The course has its own lexicon: ‘mentor’; ‘leverage your time’; ‘quantum leap’ are phrases heard alongside the nuts-and-bolts of success: ‘MP3 series’; ‘1-on-1 consulting’; ‘re-purposing your content’. Some speakers in the subsequent days did apparently offer good tips on how to put your book on Kindle.
But by then, I have to confess, I’d bailed out. I’m a literary fiction writer, and the Boot Camp just wasn’t my scene. I’ve disobeyed all the shibboleths put forth by the Boot Camp speakers: I’ve never written for a specific audience, or had a marketing plan, or written a ‘high concept’ novel. I’ve never touted myself as an after-dinner speaker, although I could have made money on this circuit theoretically, talking about my travels in the polar regions. Despite having published ten books with commercial publishers, I’m just not capitalising on my capital.

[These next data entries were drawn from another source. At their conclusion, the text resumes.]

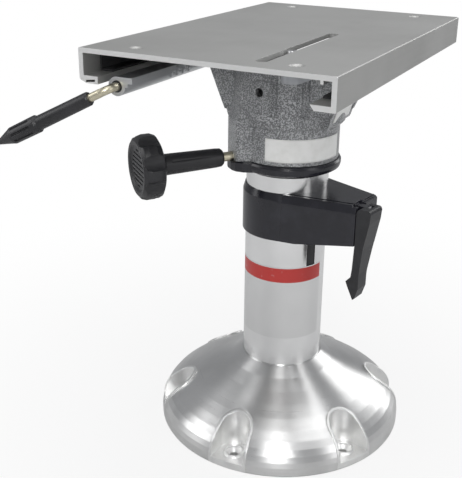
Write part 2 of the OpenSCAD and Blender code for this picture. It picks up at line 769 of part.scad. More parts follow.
module arm_screws() {
    head_z = head_top_z + arm_plate_t;
    color([0.66, 0.67, 0.69]) for (p = arm_screws) translate([p[0], p[1], 0]) difference() {
        union() {
            translate([0, 0, head_top_z - 5]) cylinder(d = arm_screw_d, h = arm_plate_t + 5 + eps);
            translate([0, 0, head_z]) cylinder(d = 7.4, h = 2.6);
        }
        translate([0, 0, head_z + 1.2]) hex(2.5, 4);
    }
}

module stop_pin() {
    foot_z = head_top_z + 6;
    tip_z = plate_top_z - 2.2;
    color([0.75, 0.76, 0.77]) translate([pin_x, pin_y, 0]) difference() {
        union() {
            translate([0, 0, head_top_z - 0.6]) cylinder(d = pin_d, h = 10);
            translate([0, 0, foot_z]) cylinder(d = stop_slot_w - 1, h = tip_z - foot_z + eps);
            translate([0, 0, tip_z]) cylinder(d1 = stop_slot_w - 1, d2 = stop_slot_w - 2.4, h = 1.2);
        }
        translate([0, 0, plate_top_z - 3.6]) hex(3.2, 4);
    }
}

// Slide lock.

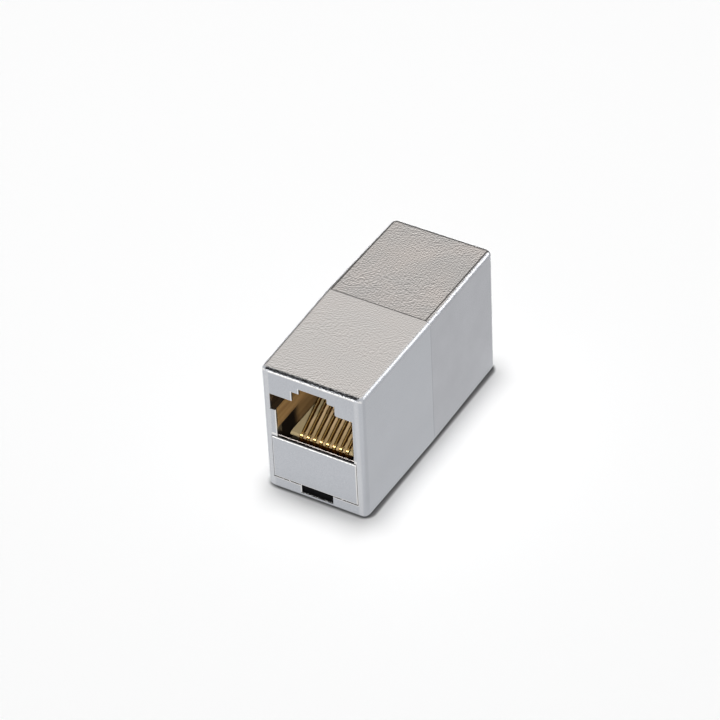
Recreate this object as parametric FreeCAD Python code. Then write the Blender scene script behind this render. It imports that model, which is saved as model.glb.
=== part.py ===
import FreeCAD, Part
import math
import os

# Shielded inline coupler for two network plugs: two plated half shells that meet at mid
# length, a socket in each end face, latch side up. Millimetres. X is the width, Y runs from
# the front socket (-Y) to the rear socket (+Y), Z is up, and the origin is at the middle of
# the base. Places inside an end are given as a depth behind its face. The rear end is the
# front end turned half round about the vertical axis.

# Housing, measured at the end faces. The walls are drafted, so the seam is the widest place.
length = 35.8
end_width = 15.6
end_height = 20.9
side_draft = 0.25          # how much further out each side wall is at the seam
top_draft = 0.25
corner_radius = 0.9        # upright corners beside each end face
top_radius = 0.8
long_bottom_radius = 0.6
end_bottom_radius = 0.4
seam_bevel = 0.06
front_wall = 1.3
floor_thickness = 0.62
cavity_half_width = 6.7
cavity_top = 19.2

# Tongue on the front shell at the seam, and the rebate for it in the rear shell
tongue_thickness = 0.5
tongue_length = 1.2
tongue_clearance = 0.05
tongue_floor_thickness = 0.3
tongue_root = 0.6          # how far the tongue is let into its own shell

# Socket opening. The keying groove is on the left, seen from outside.
port_centre = 0.15
port_width = 11.85
sill_height = 9.2
port_height = 7.3
key_groove_width = 0.83
key_groove_height = 2.55
latch_wide_width = 6.6
latch_wide_height = 1.6
latch_narrow_width = 4.3
latch_narrow_height = 2.45
latch_corner_radius = 0.28
channel_side_room = 0.3    # how much wider the latch channel is behind the front wall
guide_bottom = 10.6         # the guide walls beside the plug end here; the room below is wider
plug_depth = 13.2
opening_bevel = 0.08

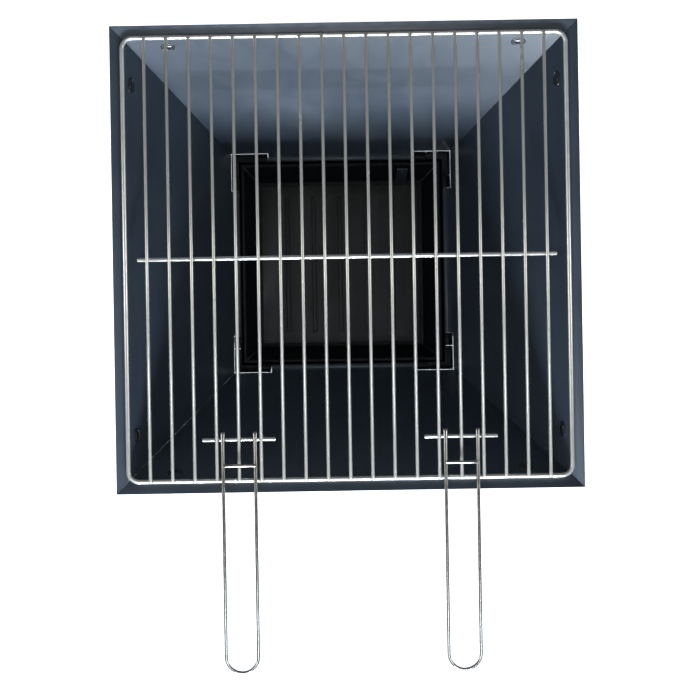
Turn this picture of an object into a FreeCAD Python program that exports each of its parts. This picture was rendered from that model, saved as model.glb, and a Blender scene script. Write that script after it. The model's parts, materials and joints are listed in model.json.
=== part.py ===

I leave the conference room and come up into the smoky diesel air of Gloucester Road with unfamiliar and unanswerable questions ringing in my head: Why have I never been that interested in or motivated by making money? Why do I write the kinds of books that I do, when if I’d really turned my hand to it I could have written books that sell in squillions? How difficult can it be? And where do I want to see myself in five years time? The truth is I still see myself on horseback safari. And alive, if possible.